- _OBJECTIVE_: Where the word "frame" occurs in a line, return that line.

- _DATA SHOWN_:
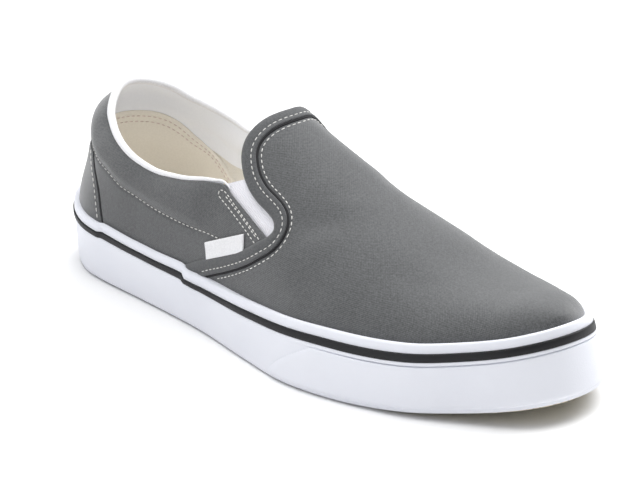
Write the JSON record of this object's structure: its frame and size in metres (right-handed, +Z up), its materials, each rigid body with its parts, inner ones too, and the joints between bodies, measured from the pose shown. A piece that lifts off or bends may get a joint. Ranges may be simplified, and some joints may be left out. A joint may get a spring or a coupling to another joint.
{
  "type": "slip-on sneaker",
  "caption": "Low canvas slip-on shoe with a padded collar, elastic side gores, a high vamp tab with a taped edge, and a flat rubber sole with a striped side wall and a toe bumper.",
  "frame": {"origin": "on the floor, under the middle of the shoe's box", "axes": "+X points to the toe, +Z is up, -Y is the lateral side of this right shoe"},
  "size_m": [0.2887, 0.1093, 0.0908],
  "materials": {
    "tread_rubber": "matt gum-tinted rubber",
    "foxing_rubber": "smooth white rubber with a soft sheen",
    "stripe_rubber": "satin black rubber",
    "upper_canvas": "dark grey plain-weave canvas",
    "gore_elastic": "white ribbed elastic",
    "label_tape": "blank white woven tape",
    "piping_tape": "white folded tape",
    "insole_cloth": "beige cloth"
  },
  "bodies": {
    "root": {"outsole": "tread_rubber", "foxing": "foxing_rubber", "foxing_stripe": "stripe_rubber", "toe_bumper": "foxing_rubber", "upper": "upper_canvas", "gore_lateral": "gore_elastic", "gore_medial": "gore_elastic", "vamp_binding": "upper_canvas", "heel_stay": "upper_canvas", "side_label": "label_tape", "collar_piping": "piping_tape", "insole": "insole_cloth"}
  },
  "joints": []
}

- _WRITTEN RESPONSE_:
Write the JSON record of this object's structure: its frame and size in metres (right-handed, +Z up), its materials, each rigid body with its parts, inner ones too, and the joints between bodies, measured from the pose shown. A piece that lifts off or bends may get a joint. Ranges may be simplified, and some joints may be left out. A joint may get a spring or a coupling to another joint.
  "frame": {"origin": "on the floor, under the middle of the shoe's box", "axes": "+X points to the toe, +Z is up, -Y is the lateral side of this right shoe"},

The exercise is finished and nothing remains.